- What you are asked to do: Only the lines from the one containing "return low, high" through the one containing "TOP_LAMP = ((0.25, 0.35, 1), 1.6, 1.6, 11)" are to be copied, exactly and with both ends kept.

## Begin Given records

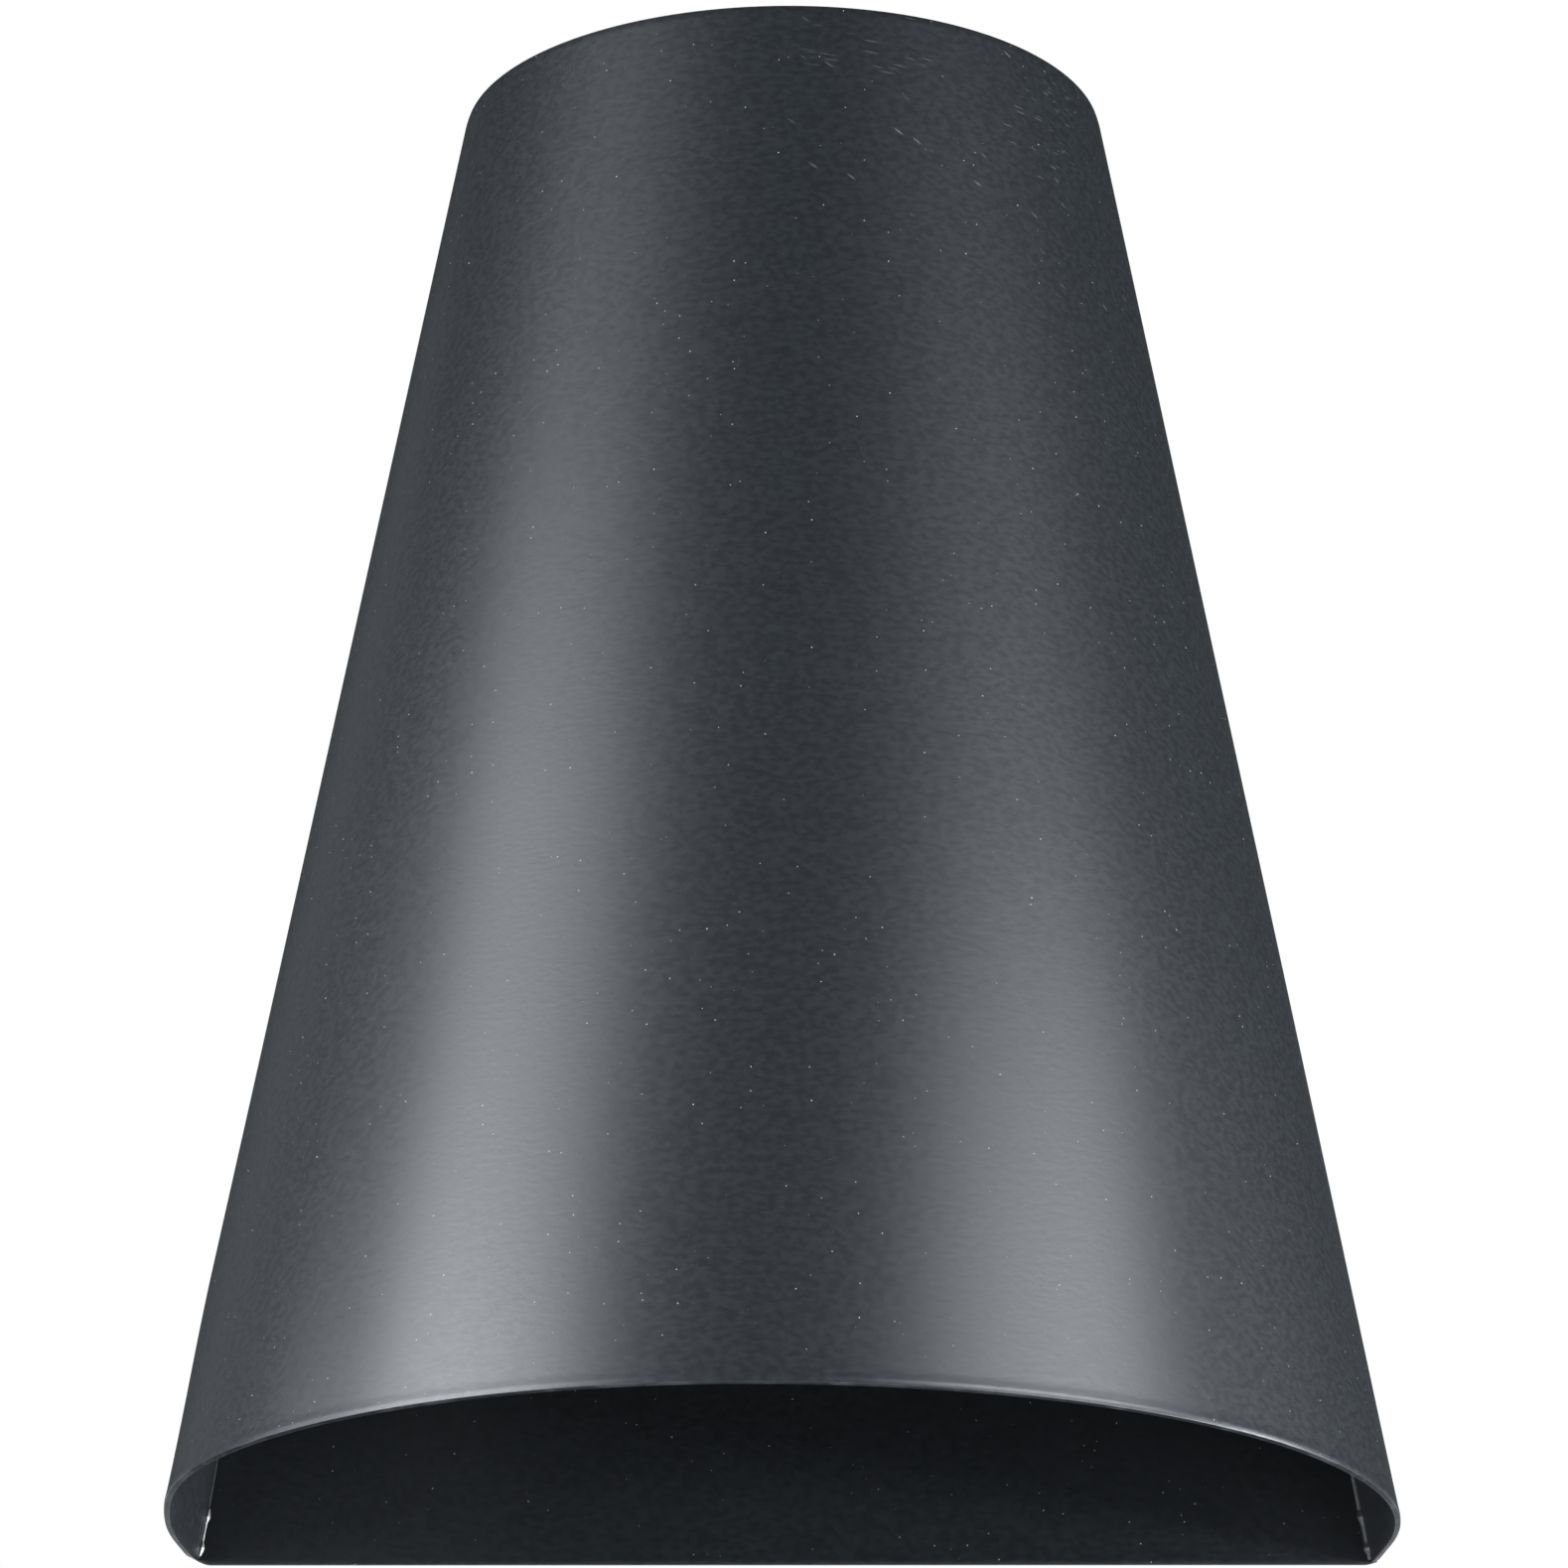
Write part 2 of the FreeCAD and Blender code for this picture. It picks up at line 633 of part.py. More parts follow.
def check(pieces):
    """Every object has recomputed, and every sub-part is a valid solid or group of solids."""
    doc.recompute()
    for item in doc.Objects:
        if "Invalid" in item.State or "Error" in item.State:
            raise RuntimeError(f"{item.Label} failed: {item.State}")
        if item.TypeId == "Sketcher::SketchObject" and not item.FullyConstrained:
            raise RuntimeError(f"{item.Label} is not fully constrained")
    for piece in pieces:
        if piece.Shape.isNull() or not piece.Shape.isValid() or not piece.Shape.Solids:
            raise RuntimeError(f"{piece.Label} has no valid shape")


def write(pieces):
    os.makedirs("parts", exist_ok=True)
    for piece in pieces:
        piece.Shape.exportStep(f"parts/{piece.Label}.step")
        print(f"{piece.Label:20s} solids {len(piece.Shape.Solids):2d}  "
              f"volume {piece.Shape.Volume / 1000:9.3f} cm3")


pieces = [
    make_front_shell(),
    make_back_panel(),
    make_seam_welds("left_seam_welds", -1),
    make_seam_welds("right_seam_welds", 1),
    make_hanger_plate(),
    make_hanger_rivets(),
    make_lock_bush(),
    make_lock_washer(),
    make_lock_stud(),
    make_lock_knob(),
]
check(pieces)
write(pieces)
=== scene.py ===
import math
import random

import bmesh
import bpy
from mathutils import Matrix, Vector, noise


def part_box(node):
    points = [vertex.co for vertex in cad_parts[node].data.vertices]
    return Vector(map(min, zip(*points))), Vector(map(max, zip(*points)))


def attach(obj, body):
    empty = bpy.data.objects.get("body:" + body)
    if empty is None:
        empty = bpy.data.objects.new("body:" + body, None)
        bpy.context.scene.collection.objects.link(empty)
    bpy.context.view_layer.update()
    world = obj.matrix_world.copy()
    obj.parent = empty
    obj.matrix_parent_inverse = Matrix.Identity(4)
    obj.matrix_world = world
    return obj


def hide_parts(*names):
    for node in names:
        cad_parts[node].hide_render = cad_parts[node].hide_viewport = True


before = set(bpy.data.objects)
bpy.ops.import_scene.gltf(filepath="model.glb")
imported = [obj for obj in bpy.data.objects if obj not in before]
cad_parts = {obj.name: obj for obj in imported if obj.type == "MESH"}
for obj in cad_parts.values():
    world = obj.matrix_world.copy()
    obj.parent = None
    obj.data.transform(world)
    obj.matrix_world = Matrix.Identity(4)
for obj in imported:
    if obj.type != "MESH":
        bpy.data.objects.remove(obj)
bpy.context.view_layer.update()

# Half-round light hood (snoot) of folded, powder-coated sheet steel.
#
# Frame: metres, +X to the hood's right as seen from the front, +Z up and the rounded
# front towards -Y. Y = 0 is the back face of the flat back panel.

MM = 0.001
scene = bpy.context.scene

# ---- sizes read from the frame ---------------------------------------------------------------

shell_low, shell_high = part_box("front_shell")
panel_low, panel_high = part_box("back_panel")
MOUTH_Z = shell_low.z
TOP_Z = shell_high.z
GAUGE = panel_high.y - panel_low.y
MOUTH_RADIUS = shell_high.x
CENTRE_RATIO = -shell_low.y / MOUTH_RADIUS - 1
TOP_RADIUS = max(v.co.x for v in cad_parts["front_shell"].data.vertices
                 if v.co.z > TOP_Z - 0.1 * MM)
LOCK_Z = (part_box("lock_knob")[0].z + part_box("lock_knob")[1].z) / 2

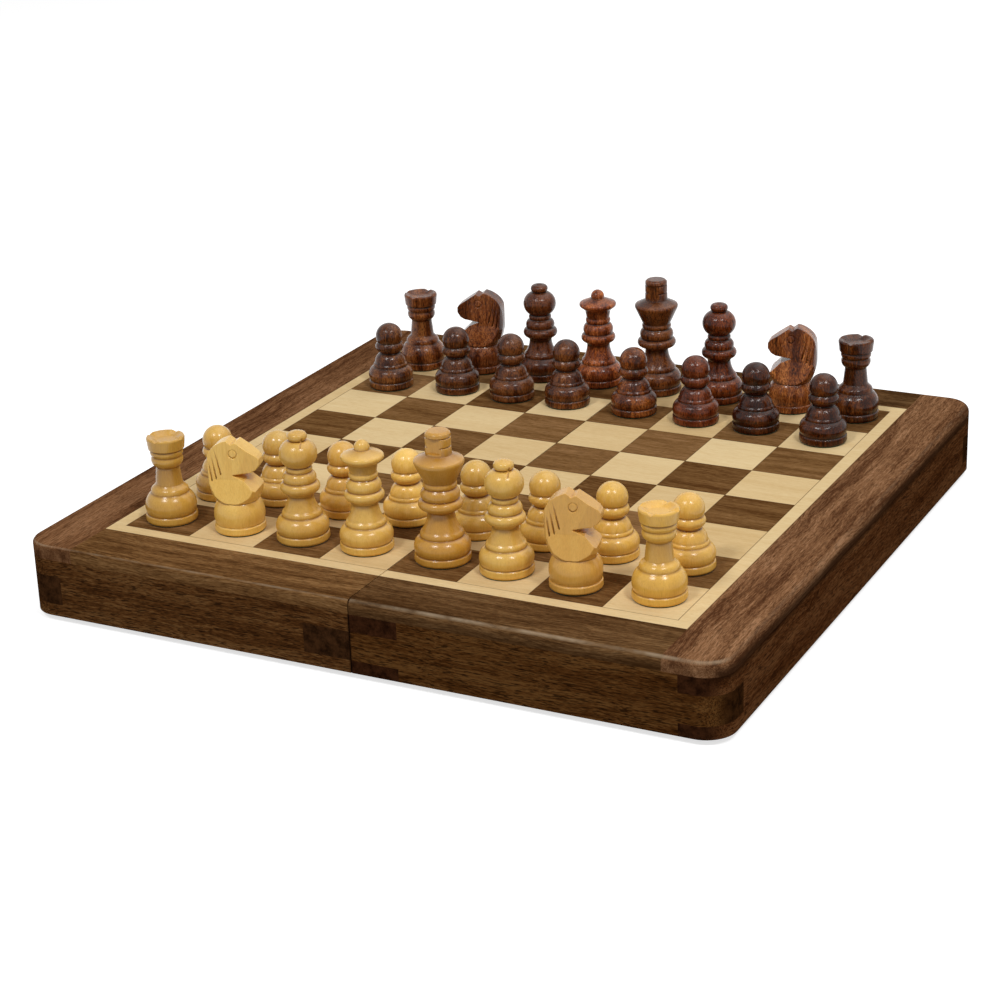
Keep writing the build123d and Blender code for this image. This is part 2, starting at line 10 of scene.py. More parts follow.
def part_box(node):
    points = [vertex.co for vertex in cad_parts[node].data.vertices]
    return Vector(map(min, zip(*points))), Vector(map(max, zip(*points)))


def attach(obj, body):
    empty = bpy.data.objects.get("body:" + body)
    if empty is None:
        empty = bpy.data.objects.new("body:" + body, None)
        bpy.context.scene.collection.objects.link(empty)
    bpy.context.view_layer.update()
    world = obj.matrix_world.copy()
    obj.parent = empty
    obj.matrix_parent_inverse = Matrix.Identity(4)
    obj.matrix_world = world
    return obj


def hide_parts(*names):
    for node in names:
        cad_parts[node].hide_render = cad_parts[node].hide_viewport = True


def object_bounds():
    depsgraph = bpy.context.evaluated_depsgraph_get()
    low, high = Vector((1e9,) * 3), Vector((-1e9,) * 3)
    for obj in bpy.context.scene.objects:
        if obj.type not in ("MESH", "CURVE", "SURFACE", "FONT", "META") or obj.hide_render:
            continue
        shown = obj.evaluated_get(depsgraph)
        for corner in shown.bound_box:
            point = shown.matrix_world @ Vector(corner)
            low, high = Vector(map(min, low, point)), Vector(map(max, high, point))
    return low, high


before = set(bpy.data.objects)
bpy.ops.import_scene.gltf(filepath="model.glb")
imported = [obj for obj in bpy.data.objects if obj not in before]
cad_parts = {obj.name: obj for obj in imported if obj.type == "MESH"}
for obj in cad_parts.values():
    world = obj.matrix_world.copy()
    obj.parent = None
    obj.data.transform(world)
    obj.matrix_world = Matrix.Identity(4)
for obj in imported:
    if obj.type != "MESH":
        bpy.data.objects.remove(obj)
cad_low, cad_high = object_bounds()

MM = 0.001

# ---------------------------------------------------------------- camera
CAMERA_AZIMUTH = radians(27.54)
CAMERA_ELEVATION = radians(21.54)
CAMERA_ROLL = radians(-2.1)
CAMERA_DISTANCE = 0.8306
CAMERA_LENS = 86.8
CAMERA_SENSOR = 36
CAMERA_CLIP = (0.01, 50)
CAMERA_TARGET = Vector((0.00632, -0.03305, 0.0273))

# ---------------------------------------------------------------- studio
WORLD_LIGHT = 0.22
FLOOR_TONE = 0.6
FLOOR_GLOW = 0.7
FLOOR_ROUGHNESS = 0.9
FLOOR_REACH = 6.0
FLOOR_DROP = 0.2  # mm below the object
# Where each lamp stands, its distance and size in metres and its power in watts. The first two
# stand to the side, up and back as the camera sees it, and the last in the frame's own axes.
VIEW_LAMPS = {
    "left_softbox": ((-0.42, 0.55, 0.70), 1.4, 0.24, 6),
    "right_softbox": ((0.26, 0.56, 0.78), 1.5, 0.17, 6),
}
TOP_LAMP = ((0.25, 0.35, 1), 1.6, 1.6, 11)

# ---------------------------------------------------------------- board, mm
SQUARE = 25.4
FIELD = 101.6  # half the width of the squares
PANEL = 106.7  # half the width of the squares with their pale line
EDGE_SLACK = 0.001
BAND_Z = 22.8  # middle and half width of the dark band under the right half's roundover
BAND_WIDTH = 2.9

# ---------------------------------------------------------------- men, mm and degrees
FELT = 0.4  # thickness of the felt under a man
FELT_INSET = 0.4
FELT_ROUND = ((0.12, 0.1), (0.05, 0.1))  # how far its lower and upper edges ease, in and along
FOOT_EDGE = 0.5  # eased lower edge of a foot
FOOT_BAND = 2.7  # height of the band round a foot
FOOT_GROOVE = 0.3  # step from the band into its groove
FOOT_SHARES = (0.97, 0.985, 0.93)  # radius under the eased edge, on the band and in the groove
FOOT_SLICE = 0.01  # how thick a slice of a CAD man counts as its sole
NICK_WIDTH = 3.0  # nicks across the rook's mouth
NICK_DEPTH = 0.8
KERF = (3.6, 0.5, 2.8)  # saw cut in the bishop's head: length, width and depth both ways
KERF_ANGLE = 43.0
KERF_SLANT = -24.0
HEAD_ARC = slice(6, 8)  # the arc of the bishop's outline that is its head
BISHOP_TURN = -42.0
HALF_TURN = 180.0
FINIAL_FLAT = 0.35  # the king's sawn flats, as shares of its foot's radius and its height
FLAT_BOTTOM = 0.842
FLAT_TOP = 0.955

SEGMENTS = 80
STEP = 0.12  # spacing of the points while an outline is softened
SOFT_PASSES = 3
FLATNESS = 0.005  # how far a thinned outline may leave the softened one
TINY = 1e-9
ON_AXIS = 0.012  # a ring with a smaller radius is a single point
GROOVE_REACH = 8  # points on each side that tell how deep a groove is
GROOVE_DEPTH = 0.30
WELD = 0.002
CARVED_VOXEL = 0.16
SMOOTHING = 0.5  # share of the way to its neighbours that a pass moves a point
CARVED_PASSES = 2
HOLLOW_PASSES = 24
CARVED_DEPTH = {"white": 0.13, "black": 0.3}  # a cut this deep is as dark as painted groove shade gets
SHARP = radians(38)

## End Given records

- Worked answer:
    return low, high


before = set(bpy.data.objects)
bpy.ops.import_scene.gltf(filepath="model.glb")
imported = [obj for obj in bpy.data.objects if obj not in before]
cad_parts = {obj.name: obj for obj in imported if obj.type == "MESH"}
for obj in cad_parts.values():
    world = obj.matrix_world.copy()
    obj.parent = None
    obj.data.transform(world)
    obj.matrix_world = Matrix.Identity(4)
for obj in imported:
    if obj.type != "MESH":
        bpy.data.objects.remove(obj)
cad_low, cad_high = object_bounds()

MM = 0.001

# ---------------------------------------------------------------- camera
CAMERA_AZIMUTH = radians(27.54)
CAMERA_ELEVATION = radians(21.54)
CAMERA_ROLL = radians(-2.1)
CAMERA_DISTANCE = 0.8306
CAMERA_LENS = 86.8
CAMERA_SENSOR = 36
CAMERA_CLIP = (0.01, 50)
CAMERA_TARGET = Vector((0.00632, -0.03305, 0.0273))

# ---------------------------------------------------------------- studio
WORLD_LIGHT = 0.22
FLOOR_TONE = 0.6
FLOOR_GLOW = 0.7
FLOOR_ROUGHNESS = 0.9
FLOOR_REACH = 6.0
FLOOR_DROP = 0.2  # mm below the object
# Where each lamp stands, its distance and size in metres and its power in watts. The first two
# stand to the side, up and back as the camera sees it, and the last in the frame's own axes.
VIEW_LAMPS = {
    "left_softbox": ((-0.42, 0.55, 0.70), 1.4, 0.24, 6),
    "right_softbox": ((0.26, 0.56, 0.78), 1.5, 0.17, 6),
}
TOP_LAMP = ((0.25, 0.35, 1), 1.6, 1.6, 11)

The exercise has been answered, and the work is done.